Rashomon: The World’s Most Unlikely Sitcom Trope
A Japanese psychological crime thriller seems like an unlikely springboard for comedy, but here’s Rashomon, the 1950 Kurosawa flick that launched a thousand sitcom plots. No, Friends never made an episode called The One When Joey Killed A Samurai in the Woods, but Rashomon is influential nonetheless.
It’s not the murder plot that comedy writers have been recycling but rather the movie’s storytelling gimmick: An event happens, then the audience sees it replayed through the eyes of different characters. It’s more than different viewpoints — characters often bring their own prejudices or even outright lies to the table. In other words, unreliable narrators are hilarious! Here are several examples of sitcoms from across the decades that use Rashomon-style storytelling to comic effect...
Dee freaks out the gang when she announces she’s pregnant and one of the regulars is the daddy. She claims the conception took place at their last Halloween party, so everyone tries to piece together what happened that night. Here’s Mac giving his version of the party happenings — you can tell a narrator is unreliable when one of the characters is replaced by an ostrich.
When a repairman and his Black assistant (the droll Ron Glass before he went on to solve crimes with Barney Miller) show up to fix the Bunkers’ refrigerator, Archie and Meathead have wildly different memories of what goes down. Archie remembers the repairmen as knife-wielding crooks whom he treated like kings; Meathead remembers Archie abusing the peaceful, competent workers. We’re left to assume that Edith’s version, seen below, is most likely what actually happened.
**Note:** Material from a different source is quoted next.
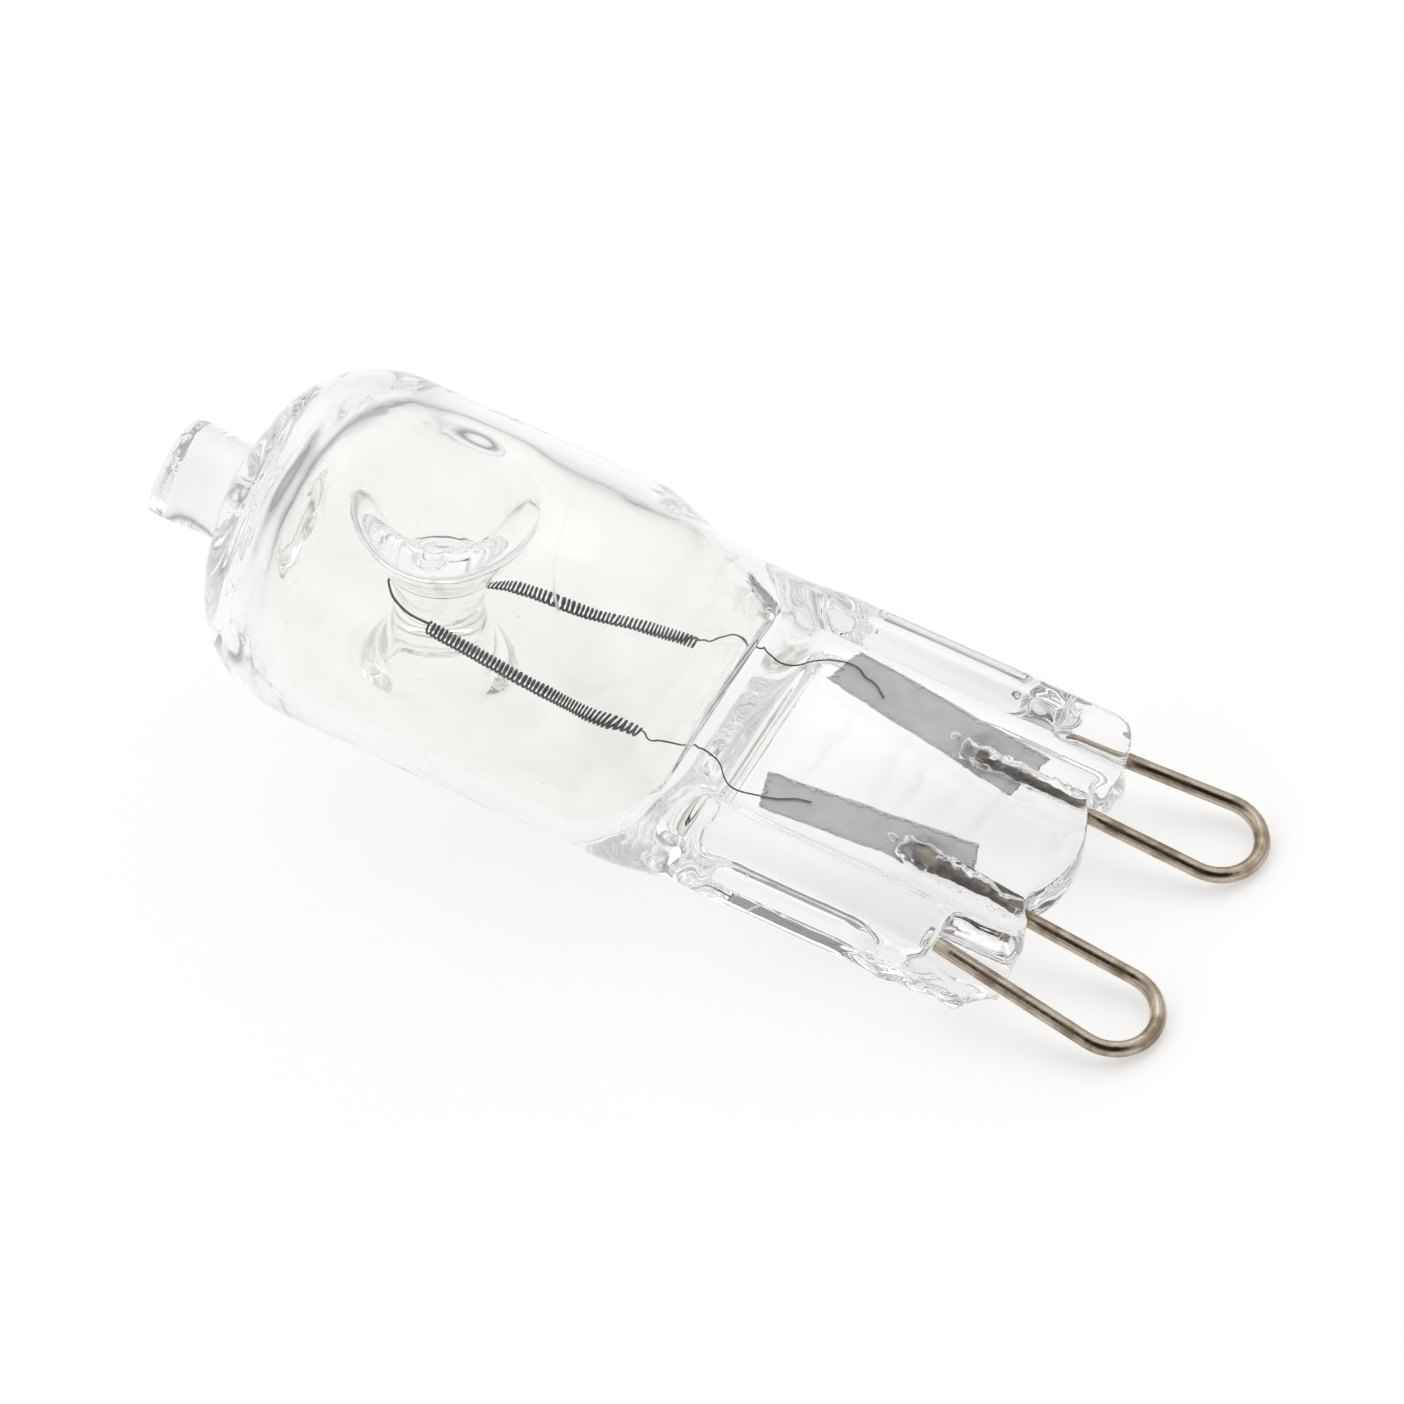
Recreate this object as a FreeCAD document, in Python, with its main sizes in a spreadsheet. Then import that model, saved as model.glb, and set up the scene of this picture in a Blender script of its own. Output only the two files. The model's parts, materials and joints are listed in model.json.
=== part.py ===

Rashomon sitcom plots often revolve around some kind of crime or mystery. In this Nick classic, a crook called the Jackhammer robs Rigby’s. When the police take the eyewitness accounts, everyone has a different recollection of how the Jackhammer gets apprehended: Chris says he bravely fought the criminal (he didn’t), while Kenan confides that he took down the baddie with breadsticks, earning him a kiss from a supermodel (didn’t happen). Oblivious Kel finally sets the record straight, revealing Kenan accidentally knocked out the thief with the door. Unsurprisingly, orange soda is involved.
Nickelodeon Productions
Another crime scene, this one involving a bullet straight to the Fonz’s ass! Was Potsie the one holding the smoking gun? And if so, could anyone blame him? Potsie pulls the trigger in at least one of the versions told to the small-town sheriff investigating the buttocks ballistics. Fonzie and Chachi have their own iterations of the tale, but it’s late-series addition Roger, played by notorious sitcom killer Ted McGinley, who seems to have the real story.
There’s always the potential for a Rashomon play on HIMYM, considering Ted isn’t always the most reliable narrator to begin with. But this episode is a classic version of the trope, with characters delivering wildly different versions of their encounter with the Captain (Kyle MacLachlan). Ted says the Captain is still mad at Ted for getting romantic with his ex, threatening him with a harpoon gun. Robin says the Captain came on to her the whole night. Barney wasn’t there but keeps trying to insert himself into all renditions of the story. In the true (?) version according to Lily, both Ted and Robin are loaded out of their gourds, with Robin coming on to the Captain all night long.
The first sitcom to use the Rashomon device may have been The Dick Van Dyke Show in an episode where the normally blissful Rob and Laura have a fight, one so terrible that Rob has to leave the house in a furious huff. As Laura retells the story to Millie, she is a saint who had to deal with a roaring tiger. In Rob’s version to Buddy and Sally, his behavior was “as charming as a regular Fred Astaire.” Weirdly, it’s the Petries’ gurgling goldfish who give us the straight version, which is one way to resolve a story. A terrible way, but a way nonetheless.
You can’t accuse Diff’rent Strokes of neglecting its references — the title tells you exactly what this one’s up to. It’s yet another crime scene, this time with a gun-toting thug threatening our Park Avenue heroes. Just like Kenan and Kel, Mr. Drummond, Willis and Arnold each give disparate accounts to the cops about how the hooligan was captured. Unsurprisingly, each teller is the hero of his own story. Leave it to Pearl, that degenerate, Mrs. Garrett-wannabe, to give the real dope to Kimberly — the burglar had an allergic reaction and knocked himself out during a sneezing fit. We liked Arnold’s version better.
Tandem Productions
When Jenna stars in a new movie, The Rural Juror, she and Liz have differing memories of Liz’s reaction. In Liz’s version, her offhand compliments are treasured by the insecure Jenna. In Jenna’s version, Liz’s remarks about the movie are passive-aggressive and condescending. Besides this episode’s Rashomon POVs, its funniest bit will always be everyone trying to decipher what the hell Jenna is saying when she slurs her way through “Rural Juror.” It’s almost as difficult as figuring out who was responsible for the Irma Luhrman-Merman murder.